Stored dataset items:
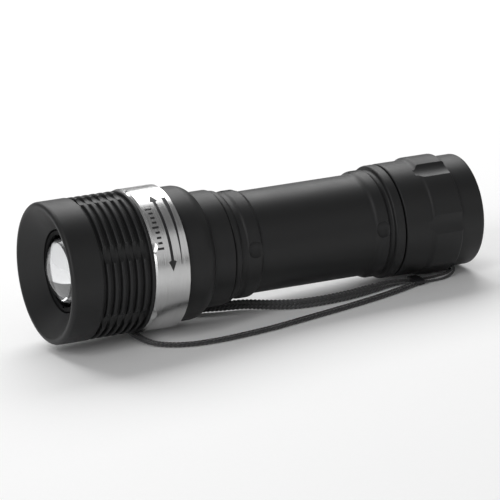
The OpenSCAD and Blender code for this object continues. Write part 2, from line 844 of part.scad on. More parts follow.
module switch_board() {
    color("#1f6b3a") laid() translate([0, 0, switch_board_s])
        cylinder(r = switch_r - 0.1, h = switch_board_t);
}

module tail_spring() {
    color("#d9d9d6") laid()
        coil(2.6, 5.2, carrier_end_s + free_gap, switch_board_s, 6, 0.4, 14);
}

module switch_housing() {
    color("#2d2d30") laid() rotate_extrude() difference() {
        span(0, switch_r - 0.2, housing_s, washer_s);
        span(-1, stem_r + run_gap, stem_bore_s, washer_s + 1);
    }
}

module boot_washer() {
    color("#b9bbbd") laid() ring(boot_r - 0.9, switch_r - 0.1, washer_s, boot_s);
}

// Rubber boot: a flange held under the shelf and a dome that stands in the recess
module switch_boot() {
    dome_e = 2.4;
    color("#141414") laid() rotate_extrude() difference() {
        union() {
            span(0, switch_r - 0.1, boot_s, shelf_s);
            land(0, boot_r, boot_s - dome_e, boot_top_s, dome_e);
        }
        span(-1, boot_r + 5, boot_s - 6, boot_s);
        span(-1, boot_r - boot_t, boot_s - 1, boot_top_s - boot_t);
    }
}

module switch_plunger() {
    color("#d8d8d2") laid() rotate_extrude() {
        span(0, stem_r, stem_s, plunger_s + 0.5);
        land(0, boot_r - boot_t - 0.9, plunger_s, plunger_end_s, 0.3);
    }
}

module plunger_spring() {
    color("#d9d9d6") laid()
        coil(1.9, 1.9, stem_bore_s, stem_s, 3, 0.22, 12);
}

// ---- Lanyard ----

module lanyard_string() {
    color("#1b1b1b") laid()
        swept(string_path, string_d / 2, string_d / 2, [for (p = string_path) 0], [-1, 0, -1], 8);
}

// Crimp that holds both ends of the strap and both ends of the string
module lanyard_clamp() {
    clamp_s = total_l - strap_route[0][0];
    clamp_l = strap_route[0][0] - string_route[0][0];
    clamp_y = (strap_route[0][1] + strap_route[len(strap_route) - 1][1]) / 2;
    clamp_r = 0.95;
    half_y = 2.4;
    color("#161616") laid()
        translate([-rest_z(clamp_s + clamp_l / 2) - clamp_r - 0.1, clamp_y, clamp_s]) {
            translate([-clamp_r, -half_y, 0]) cube([2 * clamp_r, 2 * half_y, clamp_l]);
            for (y = [-half_y, half_y]) translate([0, y, 0]) cylinder(r = clamp_r, h = clamp_l);
        }
}

module wrist_strap() {
    color("#2a2a2a") laid()
        swept(strap_path, strap_w / 2, strap_t / 2, strap_rolls, [-1, 0, 0], 8);
}

head_bezel();
zoom_band();
cam_sleeve();
lens();
lens_cell();
lens_gasket();
lens_retainer();
guide_pins();
neck_shell();
guide_sleeve();
guide_clip();
focus_o_rings();
led_pill();
led_board();
led_emitter();
led_dome();
board_screws();
lead_wires();
driver_board();
driver_parts();
driver_spring();
barrel();
front_o_ring();
tail_o_ring();
carrier_front();
carrier_rear();
carrier_posts();
carrier_nub();
carrier_plates();
carrier_springs();
cell_1();
cell_2();
cell_3();
tail_cap();
switch_ring();
switch_board();
tail_spring();
switch_housing();
boot_washer();
switch_boot();
switch_plunger();
plunger_spring();
lanyard_string();
lanyard_clamp();
wrist_strap();
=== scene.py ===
import math

import bpy
from mathutils import Matrix, Vector


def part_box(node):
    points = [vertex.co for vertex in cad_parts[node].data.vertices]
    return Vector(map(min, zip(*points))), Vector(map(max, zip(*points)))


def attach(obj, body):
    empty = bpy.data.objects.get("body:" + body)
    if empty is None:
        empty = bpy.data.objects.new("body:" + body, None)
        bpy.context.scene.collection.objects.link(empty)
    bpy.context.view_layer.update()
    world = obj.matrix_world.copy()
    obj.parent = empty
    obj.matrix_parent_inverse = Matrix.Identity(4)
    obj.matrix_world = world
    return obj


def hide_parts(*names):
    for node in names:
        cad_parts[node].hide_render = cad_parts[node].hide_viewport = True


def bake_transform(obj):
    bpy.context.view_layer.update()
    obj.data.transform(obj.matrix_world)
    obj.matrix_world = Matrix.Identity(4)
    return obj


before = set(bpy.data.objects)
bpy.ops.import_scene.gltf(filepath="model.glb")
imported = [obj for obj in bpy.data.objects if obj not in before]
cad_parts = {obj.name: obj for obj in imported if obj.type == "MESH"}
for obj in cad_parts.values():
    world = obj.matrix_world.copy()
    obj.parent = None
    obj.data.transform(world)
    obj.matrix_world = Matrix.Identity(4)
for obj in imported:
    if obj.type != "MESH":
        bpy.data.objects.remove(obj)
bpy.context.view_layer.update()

# ---- Sizes, in metres, taken from the frame ----

MM = 0.001
UP = Vector((0, 0, 1))
TAIL_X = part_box("tail_cap")[1].x
BAND_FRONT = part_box("zoom_band")[0].x
BAND_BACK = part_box("zoom_band")[1].x
BAND_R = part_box("zoom_band")[1].y
TAIL_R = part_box("tail_cap")[1].y

STRAP_W = 3 * MM
STRAP_T = 1 * MM
STRING_D = 0.8 * MM

# The torch lies on the strap under its head and on the fluted ring of its tail cap,
# whose lowest point is GRIP_END in front of the tail face
REST_GAP = 0.3 * MM
GRIP_END = 7.5 * MM
REST_X = BAND_FRONT - 1 * MM
REST_Z = -(BAND_R + STRAP_T + REST_GAP)
REST_SLOPE = (-TAIL_R - REST_Z) / (TAIL_X - GRIP_END - REST_X)


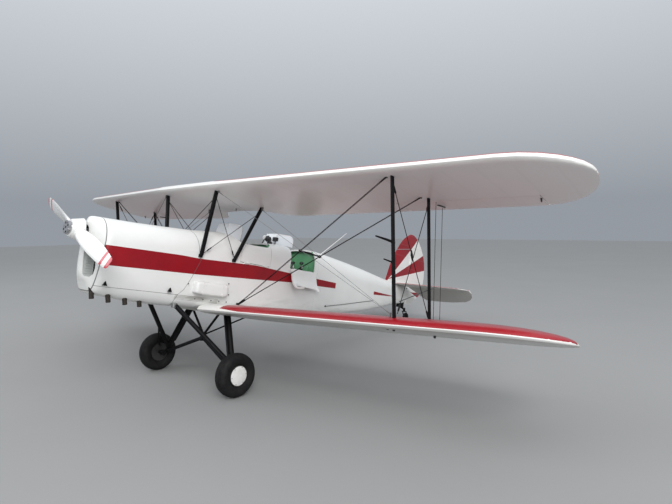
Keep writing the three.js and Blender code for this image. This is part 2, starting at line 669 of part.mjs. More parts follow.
// Wires of one wing cell: two flying wires tied by a spreader bar, and two landing wires
const ROOT_LUG = [362, 1757, -569];
const topLug = (i) => [2598, INTERPLANE[i].top[0], INTERPLANE[i].top[1] + 4];
const FOOT_LUG = [2598, INTERPLANE[0].foot[0], INTERPLANE[0].foot[1] + 52];
const cabaneLug = (i) => [556, CABANE[i].top[0], i ? 608 : 664];
const SPREADER = 0.495;
const wire = (a, b) => rod(a, b, WIRE_R, 6);
const plateUp = (p, top = 90) => box(p[0] - 14, p[0] + 20, p[1] - 9, p[1] + 9, p[2] - 12, p[2] + top);
const plateDown = (p) => box(p[0] - 14, p[0] + 20, p[1] - 9, p[1] + 9, p[2] - 90, p[2] + 12);
const bar0 = mix3(ROOT_LUG, topLug(0), SPREADER);
const bar1 = mix3(ROOT_LUG, topLug(1), SPREADER);
const flyingWires = union(
  wire(ROOT_LUG, topLug(0)),
  wire(ROOT_LUG, topLug(1)),
  rod([bar0[0], bar0[1] - 14, bar0[2]], [bar1[0], bar1[1] + 14, bar1[2]], 9, 8),
  plateUp(topLug(0), 64),
  plateUp(topLug(1), 64),
  box(338, 376, ROOT_LUG[1] - 16, ROOT_LUG[1] + 16, ROOT_LUG[2] - 14, ROOT_LUG[2] + 14),
);
const landingWires = union(
  wire(cabaneLug(0), FOOT_LUG),
  wire(cabaneLug(1), FOOT_LUG),
  plateUp(cabaneLug(0)),
  plateUp(cabaneLug(1)),
  plateDown(FOOT_LUG),
);
const strutClear = union(
  ...INTERPLANE.map((s) =>
    strut([INTERPLANE_X, s.top[0], s.top[1] + 20], [INTERPLANE_X, s.foot[0], s.foot[1] - 60], STRUT_CHORD + 1, STRUT_THICK + 1),
  ),
  ...CABANE.map((c) =>
    strut([CABANE_TOP_X, c.top[0], c.top[1] + 60], [378, c.foot[0], c.foot[1]], CABANE_CHORD + 1, CABANE_THICK + 1),
  ),
);

// Outline of the tailplane, in sections across the span: x, leading edge, thickness
const lens = (y0, y1, t, x, z) => {
  const out = [];
  const shape = [[0, 0], [0.06, 0.5], [0.25, 0.86], [0.55, 1], [1, 0.82]];
  for (const [f, h] of shape) out.push([x, mix(y0, y1, f), z + (h * t) / 2]);
  for (const [f, h] of shape.slice(1).reverse()) out.push([x, mix(y0, y1, f), z - (h * t) / 2]);
  return out;
};
const TAILPLANE = [
  [0, 5500, 44], [300, 5560, 44], [800, 5655, 40], [1120, 5725, 34], [1245, 5795, 28], [1320, 5885, 20], [1352, 5980, 12],
];
const tailRear = ELEVATOR_Y - 20 - 8;
const tailRings = [...TAILPLANE].reverse().map(([x, le, t]) => lens(le, tailRear, t, -x, TAILPLANE_Z));
for (const [x, le, t] of TAILPLANE.slice(1)) tailRings.push(lens(le, tailRear, t, x, TAILPLANE_Z));
const tailClear = union(
  loft(tailRings.map((ring) => ring.map(([x, y, z]) => [x, y, z + (z > TAILPLANE_Z ? GAP : -GAP)]))),
  box(-12, 12, 5490, 5700, TAILPLANE_Z - 20, TAILPLANE_Z + 22 + GAP),
);

// Both sides of what comes in pairs
const tailStrut = strut([700, 5960, 92], [40, 5830, -240], 34, 16)
  .subtract(clearOfBody)
  .subtract(tailClear);
const pairs = [
  ["upper_wing", upperPanel, "fabric"],
  ["lower_wing", lowerPanel, "fabric"],
  ["aileron_upper", upperAileron, "fabric"],
  ["aileron_lower", lowerAileron, "fabric"],
  ["cabane_front", cabane(CABANE[0]), "black"],
  ["cabane_rear", cabane(CABANE[1]), "black"],
  ["interplane_front", interplane(INTERPLANE[0]), "black"],
  ["interplane_rear", interplane(INTERPLANE[1]), "black"],
  ["flying_wires", seated(flyingWires).subtract(strutClear), "steel"],
  ["landing_wires", seated(landingWires).subtract(strutClear), "steel"],
  ["gear_leg", gearFree, "black"],
  ["tail_strut", tailStrut, "black"],
  ["tyre", tyre, "rubber"],
  ["wheel", hub, "white"],
];
for (const [name, solid, look] of pairs) {
  add(name + "_left", solid, look);
  add(name + "_right", mirror(solid), look);
}
add("gear_pylon", pylon, "black");

// Aft fuselage, solid, cut away under the tailplane
let aft = outer.intersect(box(-600, 600, 3130 + 1, 7000, -900, 900));
aft = aft.subtract(box(-600, 600, 5490, 7000, TAILPLANE_Z - TAILPLANE_T / 2 - GAP, 900));
aft = aft.subtract(box(-600, 600, 6048, 7000, TAILPLANE_Z - 34, 900));

// Tailplane, elevators, fin and rudder
const tailBrackets = [-1100, -250, 250, 1100].map((x) =>
  box(x - 8, x + 8, tailRear - 10, ELEVATOR_Y - 18 - GAP, TAILPLANE_Z - 9, TAILPLANE_Z + 9),
);
const tailplane = union(loft(tailRings), ...tailBrackets);
add("tailplane", tailplane, "fabric");

const ELEVATOR = [[70, 6150], [240, 6615], [420, 6620], [800, 6600], [1120, 6525], [1245, 6430], [1322, 6310], [1350, 6200]];
const flap = (x, y0, z0, te, nose) => {
  const out = [];
  for (let i = 0; i <= 6; i++) {
    const a = rad(100 + (160 * i) / 6);
    out.push([x, y0 + nose * Math.cos(a), z0 + nose * Math.sin(a)]);
  }
  out.push([x, te, z0 - 3], [x, te, z0 + 3]);
  return out;
};
const elevatorHalf = loft(
  ELEVATOR.map(([x, te], i) => flap(x, ELEVATOR_Y, TAILPLANE_Z, te, i > 4 ? 14 : 18)),
);
const torque = rod([-90, ELEVATOR_Y, TAILPLANE_Z], [90, ELEVATOR_Y, TAILPLANE_Z], 11, 16);
const elevatorFlat = union(elevatorHalf, mirror(elevatorHalf), torque);
add("elevators", turn(elevatorFlat, [0, ELEVATOR_Y, TAILPLANE_Z], [1, 0, 0], -ELEVATOR_DROOP), "fabric");

const lensUp = (y0, y1, t, z) => lens(y0, y1, t, z, 0).map(([a, b, c]) => [c, b, a]);
const FIN = [[90, 5360, 40], [150, 5378, 40], [400, 5462, 40], [530, 5516, 40], [660, 5590, 40], [773, 5663, 40], [840, 5717, 40]];
const finRear = RUDDER_Y - RUDDER_NOSE - 8;
const seamAt = (y) => mix(SEAM[0][1], SEAM[1][1], (y - SEAM[0][0]) / (SEAM[1][0] - SEAM[0][0]));
const finBrackets = [260, 640].map((z) => box(-8, 8, finRear - 10, RUDDER_Y - RUDDER_NOSE - GAP, z - 9, z + 9));
const aftClear = union(
  evenSided(body(GAP, 3200, 6108)).subtract(box(-600, 600, 5490 + GAP, 7000, TAILPLANE_Z - 30, 900)),
  box(-300, 300, 5480, 7000, -900, TAILPLANE_Z + TAILPLANE_T / 2 + GAP),
);
const fin = union(loft(FIN.map(([z, le, t]) => lensUp(le, finRear, t, z))), ...finBrackets)
  .subtract(aftClear)
  .subtract(box(-100, 100, 6040, 6400, -200, TAILPLANE_Z + 34))
  .subtract(prism("x", [[5000, seamAt(5000)], [6300, seamAt(6300)], [6300, 1500], [5000, 1500]], -60, 60));
add("fin", fin, "fabric");

const RUDDER_TE = [
  [-250, 6262], [-235, 6330], [-170, 6462], [-90, 6592], [0, 6680], [100, 6730], [217, 6757], [350, 6764],
  [486, 6757], [641, 6722], [775, 6655], [845, 6604],
];
const RUDDER_TOP = [
  [745, 5644, 6672], [800, 5688, 6636], [870, 5738, 6586], [947, 5806, 6522], [1010, 5876, 6452], [1065, 5958, 6374],
  [1105, 6030, 6300], [1130, 6090, 6230],
];
const rudderRing = ([z, te]) => {
  const ring = flap(0, RUDDER_Y, 0, te, RUDDER_NOSE);
  return ring.map(([, y, h]) => [h, y, z]);
};
const rudderHorn = loft(RUDDER_TOP.map(([z, le, te]) => {
  const t = z > 1100 ? 18 : z > 1000 ? 28 : 36;
  const half = [[0, 0], [0.08, 0.55], [0.3, 0.95], [0.48, 1], [1, 0.12]];
  const out = [];
  for (const [f, h] of half) out.push([(h * t) / 2, mix(le, te, f), z]);
  for (const [f, h] of half.slice(1).reverse()) out.push([(-h * t) / 2, mix(le, te, f), z]);
  return out;
}));
const hornFloor = [
  [5000, seamAt(5000) + SEAM_GAP], [RUDDER_Y, seamAt(RUDDER_Y) + SEAM_GAP], [RUDDER_Y, 600], [5000, 600],
];
const horn = rudderHorn.subtract(prism("x", [...hornFloor].reverse(), -60, 60));
let rudder = union(loft(RUDDER_TE.map(rudderRing)), horn);
rudder = rudder.subtract(box(-60, 60, RUDDER_Y - 40, RUDDER_Y + 6, TAILPLANE_Z - 60, TAILPLANE_Z + 60));
add("rudder", rudder, "fabric");

const postBracket = box(-8, 8, 6060, RUDDER_Y - RUDDER_NOSE - GAP, -150, -132);
add("fuselage_aft", union(aft, postBracket), "fabric");

// Tail wheel on a swivelling fork
const SWIVEL_AXIS = [0, -Math.sin(rad(GROUND_ANGLE)), Math.cos(rad(GROUND_ANGLE))];
const along = (d) => [0, TAIL_SWIVEL_Y + SWIVEL_AXIS[1] * d, TAIL_SWIVEL_Z + SWIVEL_AXIS[2] * d];
const TAIL_AXLE = [0, TAIL_WHEEL_Y, groundZ(TAIL_WHEEL_Y, TAIL_WHEEL_R)];
const tailLeg = union(
  box(-24, 24, 5880, 6070, -330, -200),
  rod([0, 5990, -320], along(28), 17, 12),
  rod(along(6), along(52), 24, 16),
).subtract(clearOfBody);
add("tail_leg", tailLeg, "black");
const ARM_X = TAIL_WHEEL_W / 2 + 13;
const crown = along(-14);
const tailFork = union(
  rod(along(6 - GAP), along(-22), 24, 16),
  box(-ARM_X - 5, ARM_X + 5, crown[1] - 18, crown[1] + 22, crown[2] - 12, crown[2] + 6),
  ...[-1, 1].map((s) => strut([s * ARM_X, crown[1] + 6, crown[2]], [s * ARM_X, TAIL_AXLE[1], TAIL_AXLE[2] - 14], 30, 9)),
  rod([-ARM_X - 2, TAIL_AXLE[1], TAIL_AXLE[2]], [ARM_X + 2, TAIL_AXLE[1], TAIL_AXLE[2]], 9, 14),
);
add("tail_fork", tailFork, "black");
const tailWheelProfile = [
  [10, -20], [34, -22], [60, -26], [76, -20], [TAIL_WHEEL_R, 0], [76, 20], [60, 26], [34, 22], [10, 20], [10, -20],
];
add("tail_wheel", lathe(tailWheelProfile, TAIL_AXLE, [1, 0, 0], 28), "rubber");

// Propeller: r, chord, thickness, pitch angle
const BLADE = [
  [20, 96, 66, 34], [110, 106, 56, 34], [200, 128, 40, 33], [350, 150, 28, 28], [520, 158, 21, 23],
  [700, 150, 16, 19], [820, 131, 12, 17], [890, 114, 10, 16], [918, 101, 8, 16], [PROP_R, 72, 6, 16],
];
function blade(sign) {
  const up = V([-Math.sin(rad(PROP_ANGLE)), 0, Math.cos(rad(PROP_ANGLE))]).multiplyScalar(sign);
  const across = new THREE.Vector3().crossVectors(V([0, 1, 0]), up);
  return loft(BLADE.map(([r, chord, thick, pitch]) => {
    const out = [];
    for (let i = 0; i < 12; i++) {
      const t = (2 * Math.PI * i) / 12;
      const u = (chord / 2) * Math.cos(t);
      const v = (thick / 2) * Math.sin(t);
      const p = V([0, PROP_Y, 0]).addScaledVector(up, r);
      p.addScaledVector(across, u * Math.cos(rad(pitch)) + v * Math.sin(rad(pitch)));
      p.y += -u * Math.sin(rad(pitch)) + v * Math.cos(rad(pitch));
      out.push(p.toArray());
    }
    return out;
  }));
}
const drumBack = DRUM[2][1];
const drumProfile = [[0, drumBack], [DRUM[2][0], drumBack], [DRUM[1][0], DRUM[1][1]], [DRUM[0][0], DRUM[0][1]], [0, DRUM[0][1]]];
const boss = lathe(drumProfile, [0, 0, 0], [0, 1, 0], 32);
const bore = rod([0, -400, 0], [0, 400, 0], SHAFT_R + GAP, 24);
add("propeller", union(blade(1), blade(-1), boss).subtract(bore), "wood");
const propHub = union(
  rod([0, PLATE_Y, 0], [0, DRUM[0][1] - GAP, 0], PLATE_R, 28),
  rod([0, drumBack + GAP, 0], [0, drumBack + 14, 0], 72, 28),
  rod([0, PLATE_Y + 10, 0], [0, 320, 0], SHAFT_R, 24),
);
add("prop_hub", propHub, "steel");

// Stand it on its wheels, with the middle of its outline over the origin
level.rotation.x = -rad(GROUND_ANGLE);
level.position.z = SHAFT_HEIGHT;
root.updateMatrixWorld(true);
const bounds = new THREE.Box3().setFromObject(root, true);
level.position.y = -(bounds.min.y + bounds.max.y) / 2;
level.position.z = SHAFT_HEIGHT - bounds.min.z;
root.updateMatrixWorld(true);

export default root;
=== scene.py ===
"""Looks of a two-seat training biplane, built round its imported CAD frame, in metres.

Places are written in the aeroplane's level frame: x to its left wing, y aft from the front of the engine
cowl, z up from the propeller shaft. level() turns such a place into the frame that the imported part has.
"""

import math

import bpy
from mathutils import Matrix, Vector


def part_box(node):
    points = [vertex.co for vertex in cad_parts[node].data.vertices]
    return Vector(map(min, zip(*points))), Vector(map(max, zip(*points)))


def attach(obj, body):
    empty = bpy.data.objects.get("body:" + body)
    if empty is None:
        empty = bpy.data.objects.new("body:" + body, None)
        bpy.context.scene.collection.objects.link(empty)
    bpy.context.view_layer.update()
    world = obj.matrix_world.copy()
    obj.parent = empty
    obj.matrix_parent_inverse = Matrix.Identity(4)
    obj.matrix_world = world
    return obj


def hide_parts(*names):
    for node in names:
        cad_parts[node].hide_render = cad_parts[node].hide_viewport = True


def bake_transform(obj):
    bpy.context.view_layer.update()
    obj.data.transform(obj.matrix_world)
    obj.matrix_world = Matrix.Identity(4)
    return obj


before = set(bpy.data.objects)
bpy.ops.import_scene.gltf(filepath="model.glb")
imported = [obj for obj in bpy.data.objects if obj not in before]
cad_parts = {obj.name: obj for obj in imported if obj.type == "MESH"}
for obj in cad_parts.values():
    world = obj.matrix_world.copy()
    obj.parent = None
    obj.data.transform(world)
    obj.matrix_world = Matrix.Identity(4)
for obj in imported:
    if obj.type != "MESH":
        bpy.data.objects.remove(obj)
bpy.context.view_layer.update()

# Stance: the main wheels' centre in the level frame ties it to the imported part
GROUND_ANGLE = math.radians(11.82)
WHEEL_CENTRE = (1.491, -1.33244)
TURN = Matrix.Rotation(-GROUND_ANGLE, 3, "X")


def middle(node):
    lo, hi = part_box(node)
    return (lo + hi) / 2


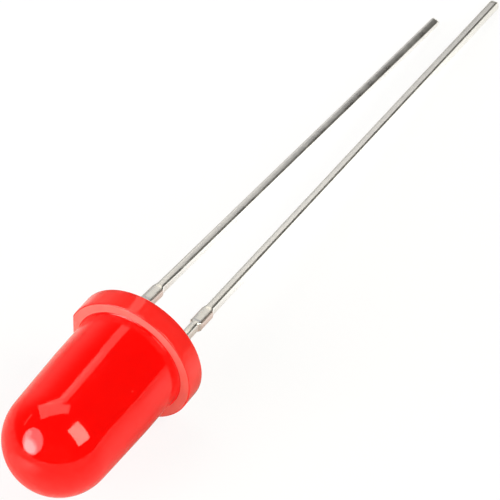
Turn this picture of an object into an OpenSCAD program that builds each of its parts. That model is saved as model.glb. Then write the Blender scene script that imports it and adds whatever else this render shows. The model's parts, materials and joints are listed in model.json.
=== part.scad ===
// Through-hole LED, 5 mm round, with a red diffused lens and two stamped leads.
// Millimetres. The lamp lies at rest on a surface at Z = 0: the back edge of its
// flange and the tips of both leads touch it. The dome points to -Y and the leads
// to +Y, with the cathode on the -X side and the anode on the +X side.
//
// Most pieces are modelled upright in the lamp's own axes: the open face of the
// lens is at z = 0, the dome points up, x runs from the cathode to the anode and
// y runs through the strip's thickness. lay_down() then tips them to rest.

/* [Lens] */
// Diameter of the barrel where a panel clip or a bezel grips it
barrel_d = 5.0; // [4.4:0.1:6]
// Length of the straight grip, from the front of the flange
grip_len = 2.1; // [1.0:0.1:3.0]
// How much smaller the dome's radius is than the grip's
barrel_draft = 0.09; // [0.02:0.01:0.2]
// Height of the lens from its open face to the top of the dome
lens_h = 8.7; // [8.0:0.1:11]
// How far the flange stands out round the barrel
flange_lip = 0.52; // [0.36:0.02:0.8]
// Thickness of the flange
flange_h = 1.0; // [0.6:0.02:1.5]
// Depth of the flat that marks the cathode side of the flange
flat_depth = 0.27; // [0.1:0.01:0.35]
// Rounding of the flange's outer edges
flange_round = 0.05; // [0.02:0.01:0.15]
// Fillet where the barrel meets the flange
barrel_fillet = 0.08; // [0.04:0.02:0.15]
// Depth of the dish that the epoxy's shrinkage leaves in the open face
dish_depth = 0.12; // [0.06:0.02:0.2]
// Width of the flat rim round that dish
dish_rim = 0.45; // [0.3:0.05:0.8]
// Radius at which the epoxy that wets each neck starts to fall away into the dish
meniscus_in_r = 0.42; // [0.4:0.01:0.5]
// Radius at which it would reach the dish's full depth
meniscus_out_r = 0.56; // [0.52:0.02:0.7]

/* [Leads outside the lens] */
// Distance between the two leads where they leave the lens
lead_pitch = 2.54; // [2.2:0.02:3.0]
// Thickness of the strip that both leads are stamped from
strip_t = 0.5; // [0.4:0.05:0.6]
// Width of each leg
leg_w = 0.4; // [0.3:0.05:0.5]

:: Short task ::
Starting at the line that contains "Turn this picture", set down every line up to and including the line that contains "them to rest.", exactly as given, and no other line.

:: Result of this task ::
Turn this picture of an object into an OpenSCAD program that builds each of its parts. That model is saved as model.glb. Then write the Blender scene script that imports it and adds whatever else this render shows. The model's parts, materials and joints are listed in model.json.
=== part.scad ===
// Through-hole LED, 5 mm round, with a red diffused lens and two stamped leads.
// Millimetres. The lamp lies at rest on a surface at Z = 0: the back edge of its
// flange and the tips of both leads touch it. The dome points to -Y and the leads
// to +Y, with the cathode on the -X side and the anode on the +X side.
//
// Most pieces are modelled upright in the lamp's own axes: the open face of the
// lens is at z = 0, the dome points up, x runs from the cathode to the anode and
// y runs through the strip's thickness. lay_down() then tips them to rest.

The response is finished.